Task prompt: Read the records and write them out again exactly.

Records for the exercise:
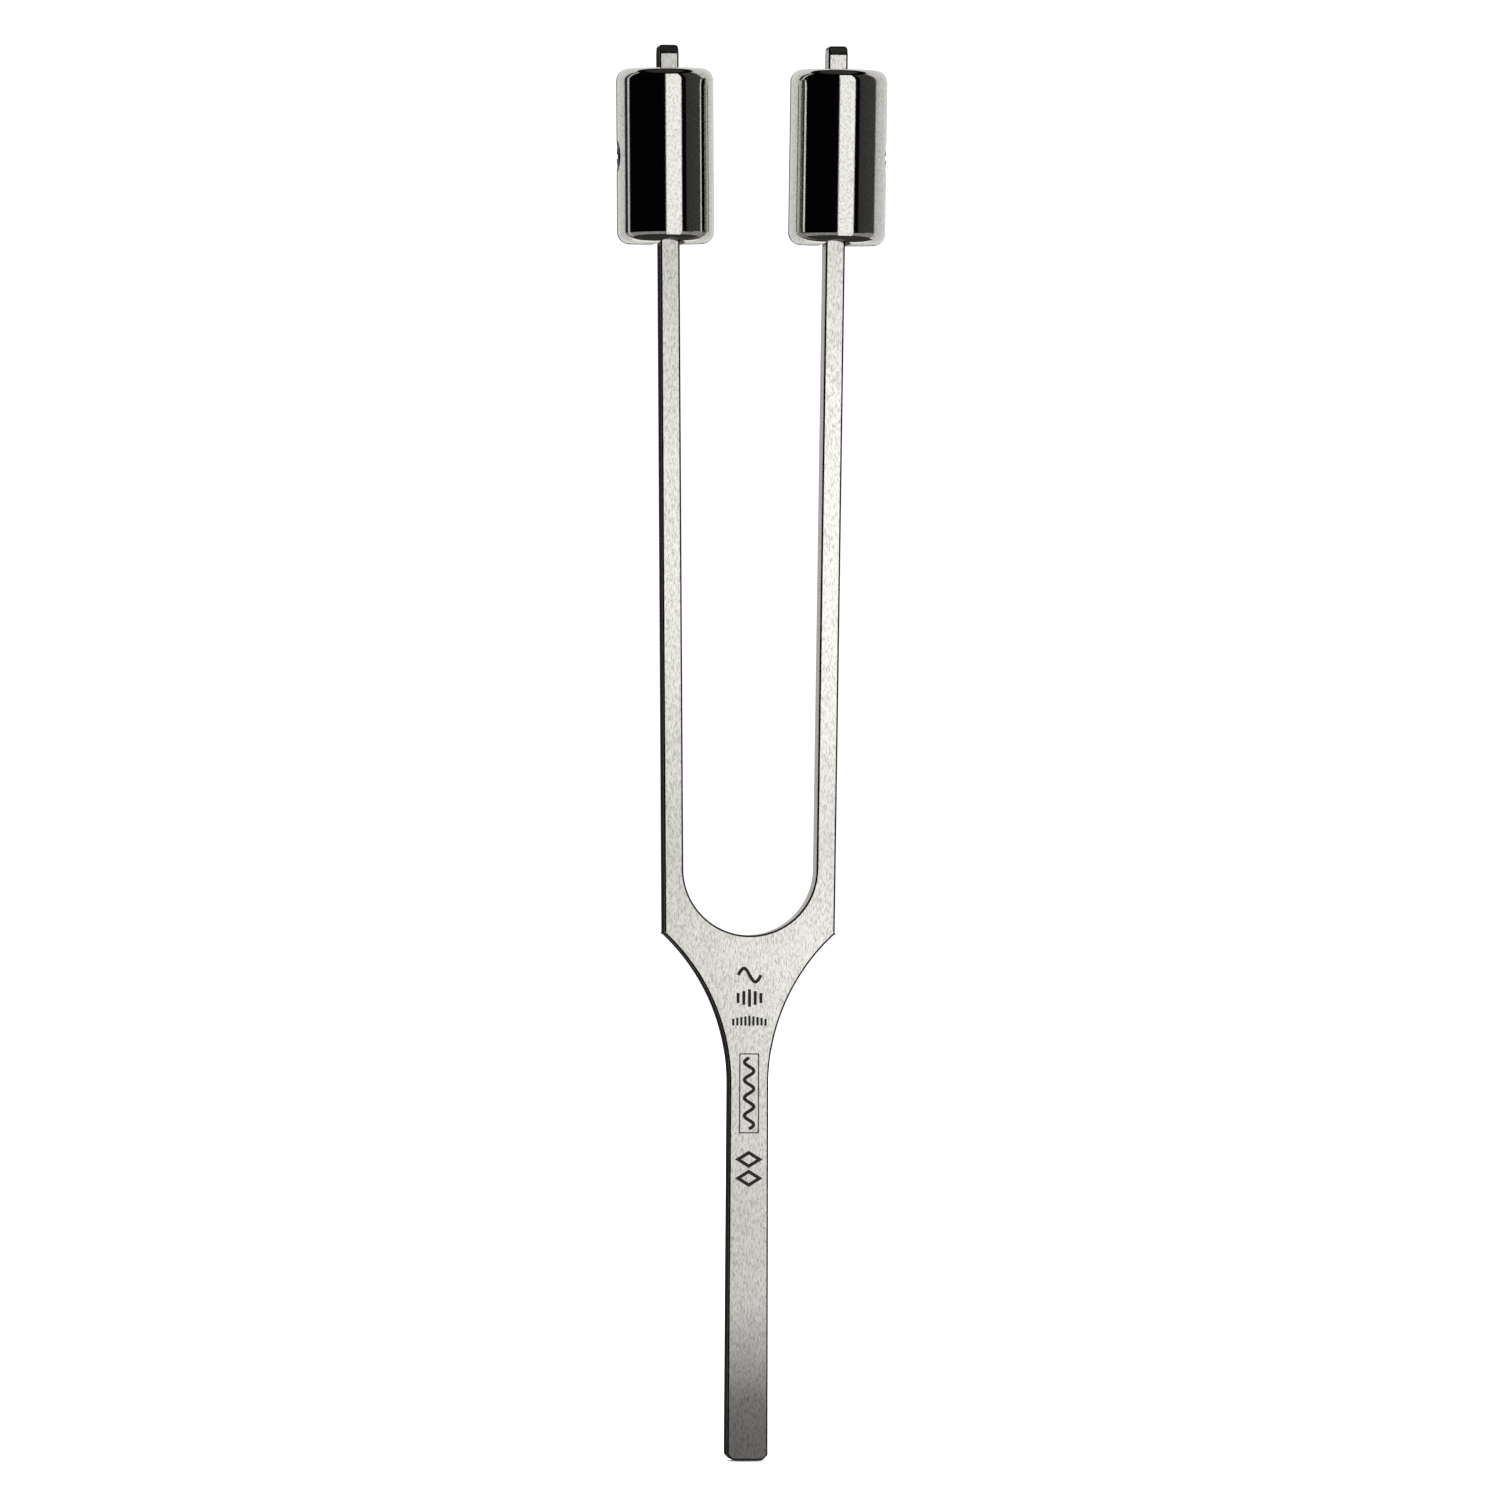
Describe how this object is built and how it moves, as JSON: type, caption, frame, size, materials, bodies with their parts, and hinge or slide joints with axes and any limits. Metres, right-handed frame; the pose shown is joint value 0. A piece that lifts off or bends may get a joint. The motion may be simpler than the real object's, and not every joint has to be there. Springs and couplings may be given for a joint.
{
  "type": "weighted tuning fork",
  "caption": "Flat steel tuning fork with round clamping weights on its tines, each held by a slotted set screw. Rings at a low steady pitch for hearing and vibration tests.",
  "frame": {"origin": "centre of the flat end of the stem, the fork's foot", "axes": "+Z along the stem towards the tine tips, X across the two tines, and the marked front face looks towards -Y"},
  "size_m": [0.0404, 0.0144, 0.21],
  "materials": {
    "fork_steel": "satin, brushed along the fork's length",
    "weight_chrome": "polished",
    "screw_steel": "black oxide"
  },
  "bodies": {
    "fork": {"fork": "fork_steel"},
    "left_weight": {"left_weight": "weight_chrome"},
    "right_weight": {"right_weight": "weight_chrome"},
    "left_set_screw": {"left_set_screw": "screw_steel"},
    "right_set_screw": {"right_set_screw": "screw_steel"}
  },
  "joints": [
    {"name": "left_weight_slide", "type": "slide", "parent": "fork", "child": "left_weight", "axis": [-0.0105, 0, 0.9999], "range_m": [-0.09, 0.03]},
    {"name": "right_weight_slide", "type": "slide", "parent": "fork", "child": "right_weight", "axis": [0.0105, 0, 0.9999], "range_m": [-0.09, 0.03]},
    {"name": "left_set_screw_turn", "type": "hinge", "parent": "left_weight", "child": "left_set_screw", "pos_m": [-0.01289, 0, 0.19348], "axis": [-0.9999, 0, -0.0105], "range_deg": [0, 630]},
    {"name": "right_set_screw_turn", "type": "hinge", "parent": "right_weight", "child": "right_set_screw", "pos_m": [0.01289, 0, 0.19348], "axis": [0.9999, 0, -0.0105], "range_deg": [0, 630]}
  ]
}
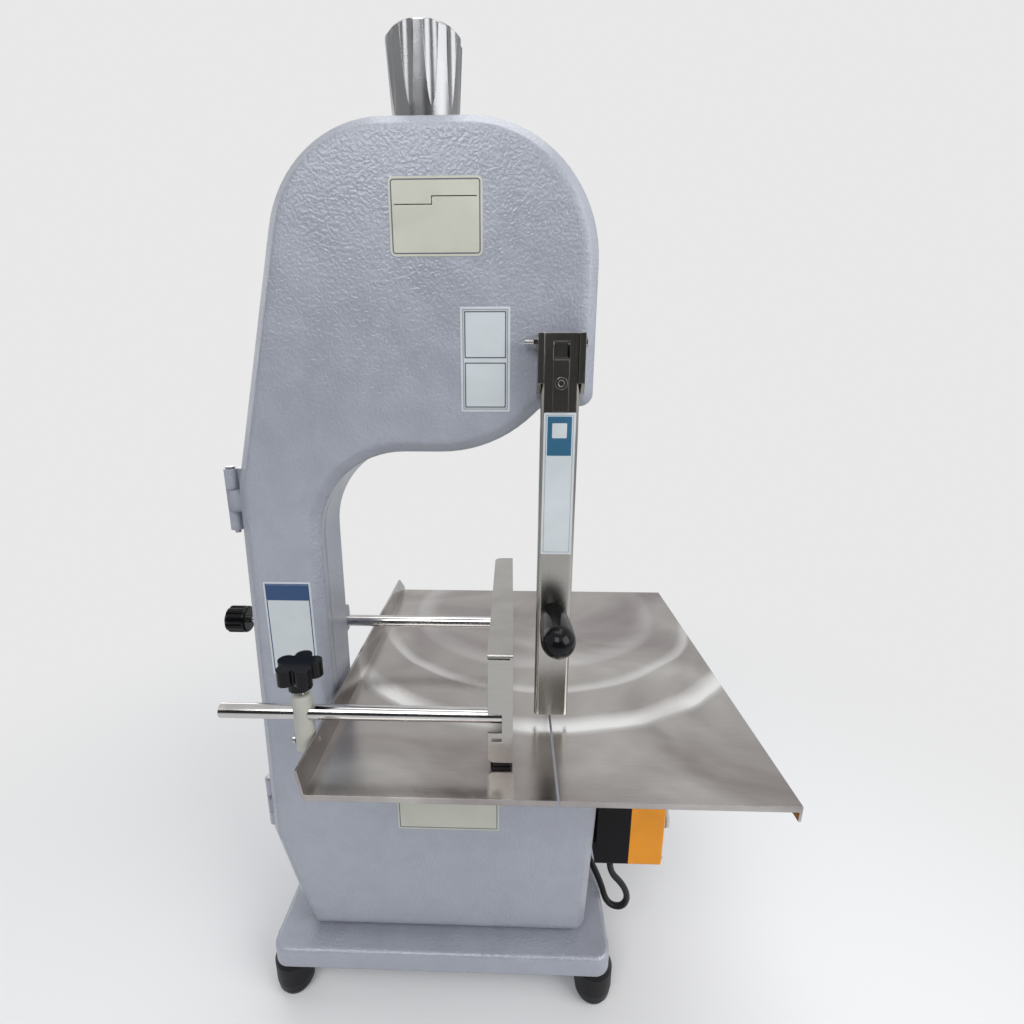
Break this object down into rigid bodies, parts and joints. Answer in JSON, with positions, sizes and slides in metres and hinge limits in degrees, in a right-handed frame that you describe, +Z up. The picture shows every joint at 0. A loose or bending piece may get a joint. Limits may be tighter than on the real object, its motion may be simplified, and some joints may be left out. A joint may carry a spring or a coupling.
{
  "type": "bone saw",
  "caption": "Tabletop band saw for bone and frozen meat: C-shaped cast body, hinged door, sliding blade guard, folded stainless table and a fence on rods.",
  "frame": {"origin": "middle of the footprint, on the floor under the feet", "axes": "+Z up, the operator stands on the -Y side, +X to the operator's right"},
  "size_m": [0.522, 0.382, 0.89],
  "materials": {
    "paint": "light grey hammertone enamel, orange-peel texture",
    "stainless": "satin stainless sheet with faint wiping marks",
    "steel": "machined or zinc-plated steel",
    "bright": "bright ground or plated steel",
    "cast_alloy": "die-cast aluminium, shot-blasted",
    "knob_grey": "silver-grey moulded plastic with a slight metallic sheen",
    "black_plastic": "glossy black phenolic plastic",
    "black_matte": "matte black moulded plastic",
    "nylon": "natural cream-white nylon",
    "amber": "amber moulded plastic",
    "button_grey": "light grey moulded plastic",
    "button_red": "red moulded plastic",
    "rubber": "black moulded rubber",
    "cord": "black PVC sheath",
    "plate": "blank printed film, cream and blue fields",
    "winding": "enamelled copper wire and laminated steel",
    "cast_iron": "grey cast iron, machined rim"
  },
  "bodies": {
    "machine": {"base_plate": "paint", "rubber_feet": "rubber", "base_fasteners": "steel", "body_casting": "paint", "hinge_pins": "steel", "saw_blade": "steel", "blade_guides": "cast_alloy", "guide_rollers": "bright", "lower_scraper": "nylon", "carriage_rails": "steel", "carriage_cover": "paint", "cover_screws": "steel", "tension_bush": "bright", "motor_shields": "cast_alloy", "motor_bearings": "bright", "motor_housing": "cast_alloy", "motor_stator": "winding", "back_wall_bolts": "steel", "fan_cover": "black_matte", "terminal_box": "black_matte", "worktable": "stainless", "table_supports": "paint", "table_studs": "steel", "rod_post": "nylon", "rear_rod_lug": "paint", "switch_box_back": "black_matte", "switch_box_cover": "amber", "button_collars": "button_grey", "contact_blocks": "black_matte", "cable_glands": "black_matte", "switch_lead": "cord"},
    "tension_gear": {"tension_knob": "knob_grey", "tension_screw": "steel"},
    "carriage": {"tension_carriage": "cast_iron", "upper_axle": "steel", "upper_wheel_bearings": "bright", "upper_scraper": "nylon"},
    "upper_band_wheel": {"upper_wheel": "cast_iron"},
    "drive": {"lower_wheel": "cast_iron", "motor_shaft": "steel", "motor_rotor": "cast_iron", "cooling_fan": "black_matte"},
    "door": {"door": "paint", "guard_holder": "stainless", "holder_fasteners": "bright", "spring_clip": "bright", "door_plates": "plate"},
    "latch": {"latch_screw": "bright"},
    "guard": {"blade_guard": "stainless", "guard_strips": "stainless", "guard_fasteners": "bright", "guard_handle": "black_plastic", "guard_plate": "plate"},
    "fence": {"fence_plate": "stainless", "fence_rods": "bright", "rear_knob": "black_plastic", "fence_glides": "black_plastic"},
    "fence_lock": {"star_knob": "black_plastic"},
    "start": {"start_button": "button_grey"},
    "stop": {"stop_button": "button_red"}
  },
  "joints": [
    {"name": "door_swing", "type": "hinge", "parent": "machine", "child": "door", "pos_m": [-0.1935, -0.069, 0.38], "axis": [0, 0, -1], "range_deg": [0, 45]},
    {"name": "latch_turn", "type": "hinge", "parent": "door", "child": "latch", "pos_m": [0.148, -0.069, 0.3], "axis": [0, 1, 0], "range_deg": [0, 720]},
    {"name": "guard_slide", "type": "slide", "parent": "door", "child": "guard", "axis": [0, 0, 1], "range_m": [0, 0.185]},
    {"name": "fence_slide", "type": "slide", "parent": "machine", "child": "fence", "axis": [1, 0, 0], "range_m": [-0.128, 0.016]},
    {"name": "fence_lock_turn", "type": "hinge", "parent": "machine", "child": "fence_lock", "pos_m": [-0.1166, -0.1472, 0.41], "axis": [0, 0, 1], "range_deg": [0, 360]},
    {"name": "tension_knob_turn", "type": "hinge", "parent": "machine", "child": "tension_gear", "pos_m": [-0.02, -0.0345, 0.86], "axis": [0, 0, 1], "range_deg": [-730, 10]},
    {"name": "carriage_slide", "type": "slide", "parent": "machine", "child": "carriage", "axis": [0, 0, 1], "range_m": [-0.004, 0]},
    {"name": "upper_wheel_spin", "type": "hinge", "parent": "carriage", "child": "upper_band_wheel", "pos_m": [-0.02, -0.0565, 0.7027], "axis": [0, 1, 0], "continuous": true},
    {"name": "drive_spin", "type": "hinge", "parent": "machine", "child": "drive", "pos_m": [-0.02, -0.0565, 0.20876], "axis": [0, 1, 0], "continuous": true},
    {"name": "start_button_press", "type": "slide", "parent": "machine", "child": "start", "axis": [-1, 0, 0], "range_m": [0, 0.004], "stiffness_N_per_m": 400},
    {"name": "stop_button_press", "type": "slide", "parent": "machine", "child": "stop", "axis": [-1, 0, 0], "range_m": [0, 0.004], "stiffness_N_per_m": 400}
  ],
  "couplings": [
    {"joint": "tension_knob_turn", "follows": "carriage_slide", "rad_per_m": 3141.6},
    {"joint": "upper_wheel_spin", "follows": "drive_spin", "ratio": 1}
  ]
}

Final answer:
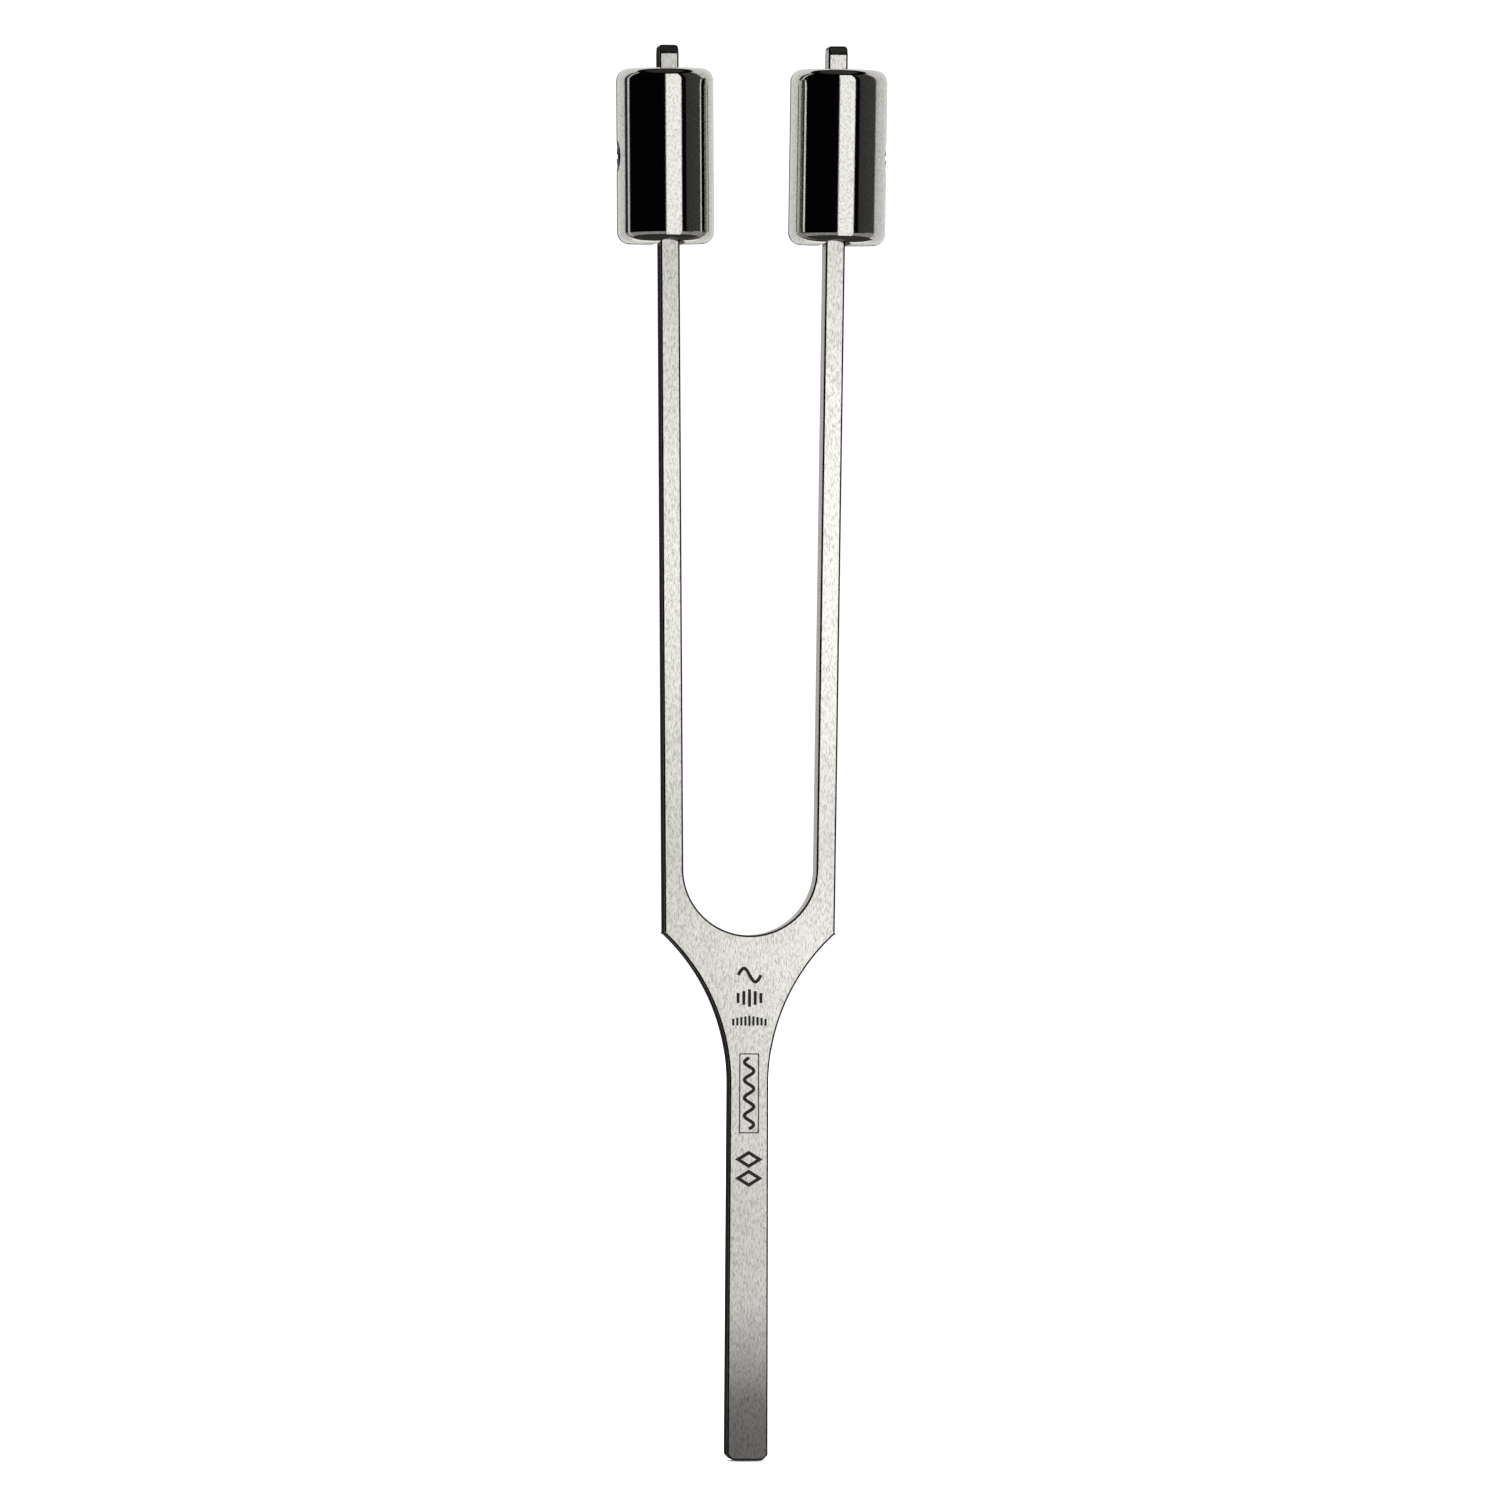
Describe how this object is built and how it moves, as JSON: type, caption, frame, size, materials, bodies with their parts, and hinge or slide joints with axes and any limits. Metres, right-handed frame; the pose shown is joint value 0. A piece that lifts off or bends may get a joint. The motion may be simpler than the real object's, and not every joint has to be there. Springs and couplings may be given for a joint.
{
  "type": "weighted tuning fork",
  "caption": "Flat steel tuning fork with round clamping weights on its tines, each held by a slotted set screw. Rings at a low steady pitch for hearing and vibration tests.",
  "frame": {"origin": "centre of the flat end of the stem, the fork's foot", "axes": "+Z along the stem towards the tine tips, X across the two tines, and the marked front face looks towards -Y"},
  "size_m": [0.0404, 0.0144, 0.21],
  "materials": {
    "fork_steel": "satin, brushed along the fork's length",
    "weight_chrome": "polished",
    "screw_steel": "black oxide"
  },
  "bodies": {
    "fork": {"fork": "fork_steel"},
    "left_weight": {"left_weight": "weight_chrome"},
    "right_weight": {"right_weight": "weight_chrome"},
    "left_set_screw": {"left_set_screw": "screw_steel"},
    "right_set_screw": {"right_set_screw": "screw_steel"}
  },
  "joints": [
    {"name": "left_weight_slide", "type": "slide", "parent": "fork", "child": "left_weight", "axis": [-0.0105, 0, 0.9999], "range_m": [-0.09, 0.03]},
    {"name": "right_weight_slide", "type": "slide", "parent": "fork", "child": "right_weight", "axis": [0.0105, 0, 0.9999], "range_m": [-0.09, 0.03]},
    {"name": "left_set_screw_turn", "type": "hinge", "parent": "left_weight", "child": "left_set_screw", "pos_m": [-0.01289, 0, 0.19348], "axis": [-0.9999, 0, -0.0105], "range_deg": [0, 630]},
    {"name": "right_set_screw_turn", "type": "hinge", "parent": "right_weight", "child": "right_set_screw", "pos_m": [0.01289, 0, 0.19348], "axis": [0.9999, 0, -0.0105], "range_deg": [0, 630]}
  ]
}
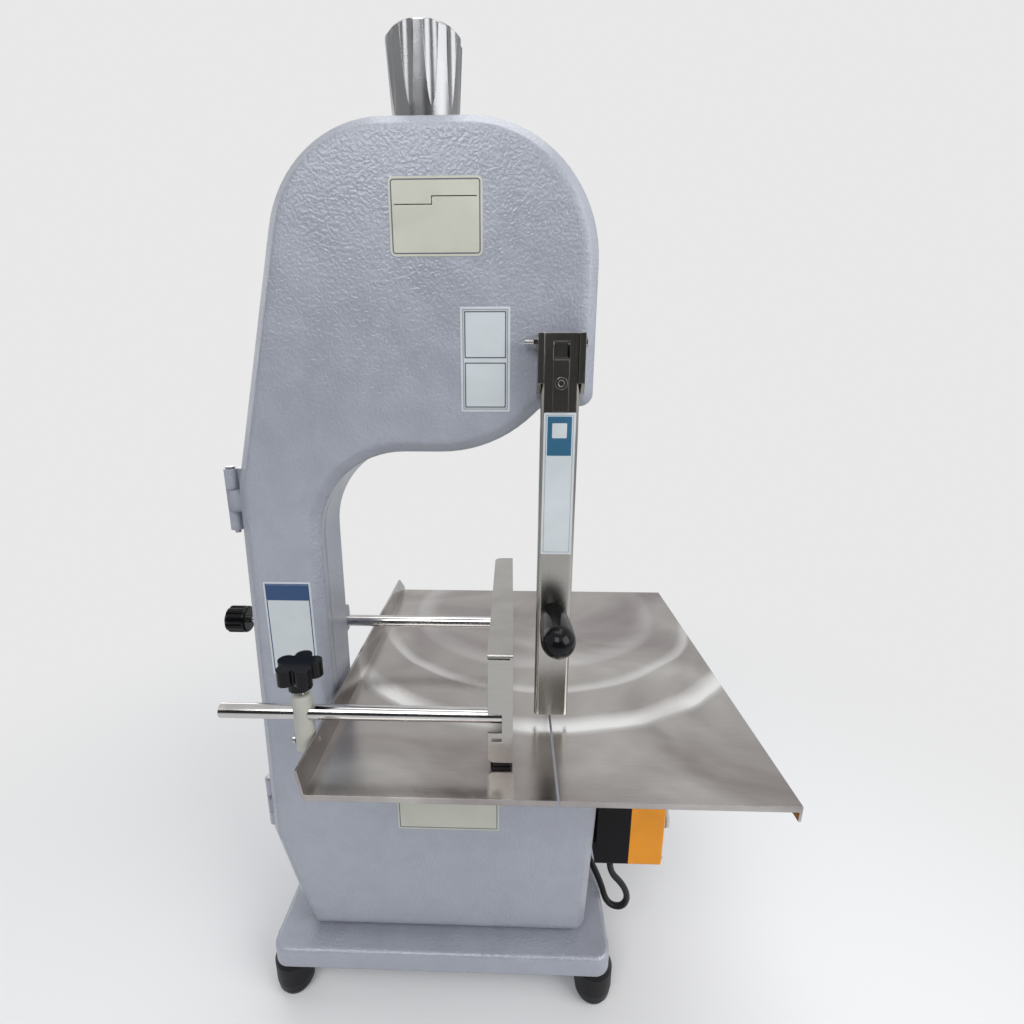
Break this object down into rigid bodies, parts and joints. Answer in JSON, with positions, sizes and slides in metres and hinge limits in degrees, in a right-handed frame that you describe, +Z up. The picture shows every joint at 0. A loose or bending piece may get a joint. Limits may be tighter than on the real object, its motion may be simplified, and some joints may be left out. A joint may carry a spring or a coupling.
{
  "type": "bone saw",
  "caption": "Tabletop band saw for bone and frozen meat: C-shaped cast body, hinged door, sliding blade guard, folded stainless table and a fence on rods.",
  "frame": {"origin": "middle of the footprint, on the floor under the feet", "axes": "+Z up, the operator stands on the -Y side, +X to the operator's right"},
  "size_m": [0.522, 0.382, 0.89],
  "materials": {
    "paint": "light grey hammertone enamel, orange-peel texture",
    "stainless": "satin stainless sheet with faint wiping marks",
    "steel": "machined or zinc-plated steel",
    "bright": "bright ground or plated steel",
    "cast_alloy": "die-cast aluminium, shot-blasted",
    "knob_grey": "silver-grey moulded plastic with a slight metallic sheen",
    "black_plastic": "glossy black phenolic plastic",
    "black_matte": "matte black moulded plastic",
    "nylon": "natural cream-white nylon",
    "amber": "amber moulded plastic",
    "button_grey": "light grey moulded plastic",
    "button_red": "red moulded plastic",
    "rubber": "black moulded rubber",
    "cord": "black PVC sheath",
    "plate": "blank printed film, cream and blue fields",
    "winding": "enamelled copper wire and laminated steel",
    "cast_iron": "grey cast iron, machined rim"
  },
  "bodies": {
    "machine": {"base_plate": "paint", "rubber_feet": "rubber", "base_fasteners": "steel", "body_casting": "paint", "hinge_pins": "steel", "saw_blade": "steel", "blade_guides": "cast_alloy", "guide_rollers": "bright", "lower_scraper": "nylon", "carriage_rails": "steel", "carriage_cover": "paint", "cover_screws": "steel", "tension_bush": "bright", "motor_shields": "cast_alloy", "motor_bearings": "bright", "motor_housing": "cast_alloy", "motor_stator": "winding", "back_wall_bolts": "steel", "fan_cover": "black_matte", "terminal_box": "black_matte", "worktable": "stainless", "table_supports": "paint", "table_studs": "steel", "rod_post": "nylon", "rear_rod_lug": "paint", "switch_box_back": "black_matte", "switch_box_cover": "amber", "button_collars": "button_grey", "contact_blocks": "black_matte", "cable_glands": "black_matte", "switch_lead": "cord"},
    "tension_gear": {"tension_knob": "knob_grey", "tension_screw": "steel"},
    "carriage": {"tension_carriage": "cast_iron", "upper_axle": "steel", "upper_wheel_bearings": "bright", "upper_scraper": "nylon"},
    "upper_band_wheel": {"upper_wheel": "cast_iron"},
    "drive": {"lower_wheel": "cast_iron", "motor_shaft": "steel", "motor_rotor": "cast_iron", "cooling_fan": "black_matte"},
    "door": {"door": "paint", "guard_holder": "stainless", "holder_fasteners": "bright", "spring_clip": "bright", "door_plates": "plate"},
    "latch": {"latch_screw": "bright"},
    "guard": {"blade_guard": "stainless", "guard_strips": "stainless", "guard_fasteners": "bright", "guard_handle": "black_plastic", "guard_plate": "plate"},
    "fence": {"fence_plate": "stainless", "fence_rods": "bright", "rear_knob": "black_plastic", "fence_glides": "black_plastic"},
    "fence_lock": {"star_knob": "black_plastic"},
    "start": {"start_button": "button_grey"},
    "stop": {"stop_button": "button_red"}
  },
  "joints": [
    {"name": "door_swing", "type": "hinge", "parent": "machine", "child": "door", "pos_m": [-0.1935, -0.069, 0.38], "axis": [0, 0, -1], "range_deg": [0, 45]},
    {"name": "latch_turn", "type": "hinge", "parent": "door", "child": "latch", "pos_m": [0.148, -0.069, 0.3], "axis": [0, 1, 0], "range_deg": [0, 720]},
    {"name": "guard_slide", "type": "slide", "parent": "door", "child": "guard", "axis": [0, 0, 1], "range_m": [0, 0.185]},
    {"name": "fence_slide", "type": "slide", "parent": "machine", "child": "fence", "axis": [1, 0, 0], "range_m": [-0.128, 0.016]},
    {"name": "fence_lock_turn", "type": "hinge", "parent": "machine", "child": "fence_lock", "pos_m": [-0.1166, -0.1472, 0.41], "axis": [0, 0, 1], "range_deg": [0, 360]},
    {"name": "tension_knob_turn", "type": "hinge", "parent": "machine", "child": "tension_gear", "pos_m": [-0.02, -0.0345, 0.86], "axis": [0, 0, 1], "range_deg": [-730, 10]},
    {"name": "carriage_slide", "type": "slide", "parent": "machine", "child": "carriage", "axis": [0, 0, 1], "range_m": [-0.004, 0]},
    {"name": "upper_wheel_spin", "type": "hinge", "parent": "carriage", "child": "upper_band_wheel", "pos_m": [-0.02, -0.0565, 0.7027], "axis": [0, 1, 0], "continuous": true},
    {"name": "drive_spin", "type": "hinge", "parent": "machine", "child": "drive", "pos_m": [-0.02, -0.0565, 0.20876], "axis": [0, 1, 0], "continuous": true},
    {"name": "start_button_press", "type": "slide", "parent": "machine", "child": "start", "axis": [-1, 0, 0], "range_m": [0, 0.004], "stiffness_N_per_m": 400},
    {"name": "stop_button_press", "type": "slide", "parent": "machine", "child": "stop", "axis": [-1, 0, 0], "range_m": [0, 0.004], "stiffness_N_per_m": 400}
  ],
  "couplings": [
    {"joint": "tension_knob_turn", "follows": "carriage_slide", "rad_per_m": 3141.6},
    {"joint": "upper_wheel_spin", "follows": "drive_spin", "ratio": 1}
  ]
}